Swell also offers financing through PACE programs and has a new loan option on the horizon. Plus, customers can apply through Swell for California’s Self-Generation Incentive Program (SGIP) -- a program that has seen some questionable practices and is in need of reform. Finally, Swell is building a network of installers, like Verengo, to deploy home battery products across California while building relationships with utilities to explore grid services.
But the first step, of course, is getting customers on board. Swell’s “secret sauce” of sorts is to leverage marketing and sales techniques from other industries. Meyer said the key is to build an “emotional brand” around energy storage products in a way that doesn’t currently exist in the energy space. By humanizing the product, the discussion around buying a home battery becomes more about customer preferences than return on investment. To steer that conversation, the company brought on Tyler Gaul, former digital strategist at TBWA\Chiat\Day.
"People think that until energy storage has an economic return, it’s not a market,” said Meyer. “We’re saying the value to homeowners goes beyond savings. There is a consumer market for residential storage today."
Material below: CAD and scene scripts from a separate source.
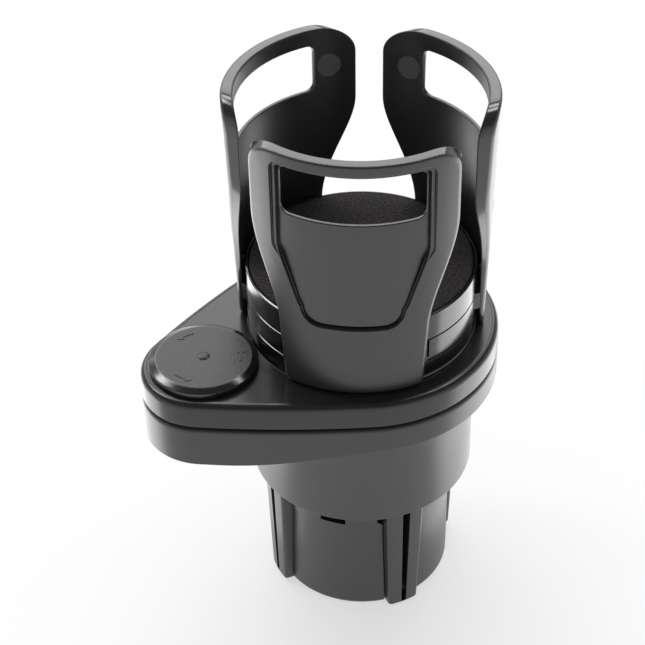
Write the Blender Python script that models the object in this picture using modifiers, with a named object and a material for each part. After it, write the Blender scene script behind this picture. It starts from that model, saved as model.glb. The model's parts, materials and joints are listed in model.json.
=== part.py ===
# Cup holder adapter for a car: a splayed foot that grips the car's own well,
# a swing arm that carries the cup off to one side, and a drum with three claws.
# Origin: middle of the foot's flat underside, on the cup axis. +Z is up.
# The knob end of the arm points to -X. Sizes below are in millimetres.

import math

import bmesh
import bpy
from mathutils import Matrix, Vector

MM = 0.001
PLAY = 0.3

# Foot: the sleeve that stands in the car's well, and its four spreading legs
SLEEVE_R = 34.0
SLEEVE_WALL = 2.4
SLEEVE_H = 53.4
SLEEVE_FLOOR = 3.0
SLEEVE_EDGE = 2.4
LIP_BELOW_TOP = 12.4
LIP_OUT = 0.35
SLEEVE_STEPS = 32
LEG_COUNT = 4
LEG_PROUD_TOP = 4.7
LEG_PROUD_FOOT = 3.3
LEG_TOP_HALF = 7.7
LEG_FOOT_HALF = 6.1
LEG_TRAVEL = 5.0
LEG_CORNER = 1.1
LEG_FLANGE_HALF = 10.0
LEG_FLANGE_T = 2.2
LEG_NUB = 1.2
LEG_SPLIT_TOP = 3.1
LEG_SPLIT_FOOT = 1.9
CLIP_WINDOW = 10.0
CLIP_WINDOW_H = 2.6
BASE_SCREW_R = 2.0
BASE_SCREW_HEAD_R = 5.0
POST_R = 9.0
POST_H = 8.7
CAM_PLAY = 0.8
TURN_PER_LEG_MM = 10.0

# Neck: the collar above the foot
COLLAR_R = 42.2
COLLAR_H = 43.3
COLLAR_WALL = 2.6
COLLAR_STEPS = 32
NECK_POST_R = 7.0
NECK_POST_H = 8.0

# Arm: plan shape of both halves, a big round end and a small one
ARM_LEDGE = 8.9
ARM_KNOB_LEDGE = 3.3
ARM_FLANK_R = 380.0
ARM_WALL = 2.5
LOWER_H = 10.3
LOWER_EDGE = 2.0
KNOB_END_DROP = 6.3
RAMP_START = 7.0
RAMP_PAST_KNOB = 3.3
ARM_SEAM = 1.0
UPPER_H = 10.1
UPPER_EDGE = 2.5
LID_T = 2.2

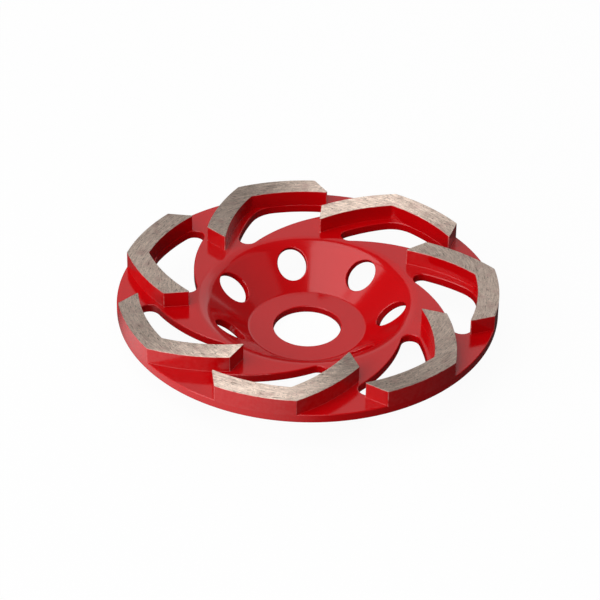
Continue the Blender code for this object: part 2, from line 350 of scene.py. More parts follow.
class Contour:
    """One side of the plate as a height over the radius, with its straights joined by arcs."""

    def __init__(self, bends: Sequence[Bend], last: float, fine: float = 0.02 * MM) -> None:
        """Works the contour out.

        Args:
            bends: The corners from the spindle outwards, with the two ends unrounded.
            last: The radius at which its rings stop.
            fine: The step at which the contour is kept.
        """
        self.last = last
        self.radii = np.arange(bends[0].radius, bends[-1].radius + fine, fine)
        corner_radii = [bend.radius for bend in bends]
        corner_heights = [bend.height for bend in bends]
        self.heights = np.interp(self.radii, corner_radii, corner_heights)
        slopes = [
            math.atan2(after.height - before.height, after.radius - before.radius)
            for before, after in zip(bends, bends[1:])
        ]
        self.slopes = np.array([slopes[min(int(np.searchsorted(corner_radii[1:-1], r)), len(slopes) - 1)]
                                for r in self.radii])
        self.arcs: list[tuple[float, float]] = []
        for bend, arriving, leaving in zip(bends[1:-1], slopes, slopes[1:]):
            reach = bend.rounding * math.tan(abs(leaving - arriving) / 2)
            first = bend.radius - reach * math.cos(arriving)
            last = bend.radius + reach * math.cos(leaving)
            self.arcs.append((first, last))
            sign = 1.0 if leaving > arriving else -1.0
            centre = first - sign * bend.rounding * math.sin(arriving)
            middle = bend.height - reach * math.sin(arriving) + sign * bend.rounding * math.cos(arriving)
            inside = (self.radii >= first) & (self.radii <= last)
            turned = np.arcsin(sign * (self.radii[inside] - centre) / bend.rounding)
            self.slopes[inside] = turned
            self.heights[inside] = middle - sign * bend.rounding * np.cos(turned)

    def height(self, spots: np.ndarray) -> np.ndarray:
        """The contour's height over rows that start with x and y."""
        return np.interp(np.hypot(spots[:, 0], spots[:, 1]), self.radii, self.heights)

    def facing(self, spots: np.ndarray) -> np.ndarray:
        """The upward direction square to the contour.

        Args:
            spots: Rows that start with x and y.

        Returns:
            The direction over each row, as rows of x, y and z.
        """
        lean = np.interp(np.hypot(spots[:, 0], spots[:, 1]), self.radii, self.slopes)
        around = np.arctan2(spots[:, 1], spots[:, 0])
        return np.stack([-np.sin(lean) * np.cos(around), -np.sin(lean) * np.sin(around), np.cos(lean)], axis=1)

    def rings(self, spacings: Sequence[float], bend_steps: int) -> np.ndarray:
        """The radii that the sheet is divided at.

        Args:
            spacings: The step on each straight, from the spindle outwards.
            bend_steps: How many steps each arc is given.

        Returns:
            The radii, rising.
        """
        stops = [self.radii[0]]
        edges = [self.radii[0], *[edge for pair in self.arcs for edge in pair], self.last]
        for index in range(len(edges) - 1):
            low, high = edges[index], edges[index + 1]
            steps = bend_steps if index % 2 else max(1, math.ceil((high - low) / spacings[index // 2]))
            stops += list(np.linspace(low, high, steps + 1)[1:])
        return np.array(stops)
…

Swell wouldn’t discuss its customer pipeline, but claims to have strong consumer interest. Meyer said the eight-person startup is also revenue-positive with runway to grow.
A swell of support
The partners Swell has made to date are bullish on the startup.
Brent Harris, chief technology officer at Eguana, commended Swell for putting itself out front in the nascent energy storage industry. Eguana provides the bidirectional inverter combined with E-Gear’s energy management controller in the LG Chem home battery.
“[Swell is] building a community of homeowners who value the security and self-sufficiency of energy storage, and they have developed unique aggregation models to enable their customers to benefit from the delivery of grid services in the future,” said Harris. “Storage requires far more customer education and support than net-metered PV, and we have been very fortunate to have as dedicated and forward-thinking a partner as Swell to support our product launch.”
“They’re one of the very few [companies] out there that are really trying to grab this segment by the horns and run with it. And looking at their business model, I believe they will be very successful,” said Verengo's Angell.
Verengo is less enthusiastic about Tesla’s energy storage product, he added. At $3,000, the price of the 7-kilowatt-hour Powerwall is unparalleled; however, the Powerwall is an incomplete solution.
“Tesla’s price tag is enticing, but price is not value, particularly when you’re looking at a complex solution where customers are looking for a complete energy management solution for their solar installation,” Angell said.
The first home energy storage customers are likely to be the early adopters of solar from a decade ago, which means that installers will mostly be doing battery retrofits, he said. The Powerwall doesn’t make sense for those customers because it requires a separate inverter. With Sonnen's Eco battery -- the battery Verengo will offer -- all of the components are integrated into a single unit, which means that solar companies don’t have to install three or four different boxes on the side of a customer’s home. Sonnen also offers a robust energy software platform in a product that’s been real-world tested and looks appealing.
“There’s obviously going to be price sensitivity, especially when storage becomes a mass market solution," said Angell. "But I think right now people looking at energy storage want that cool factor, and I think that's what Sonnen brings to the table.”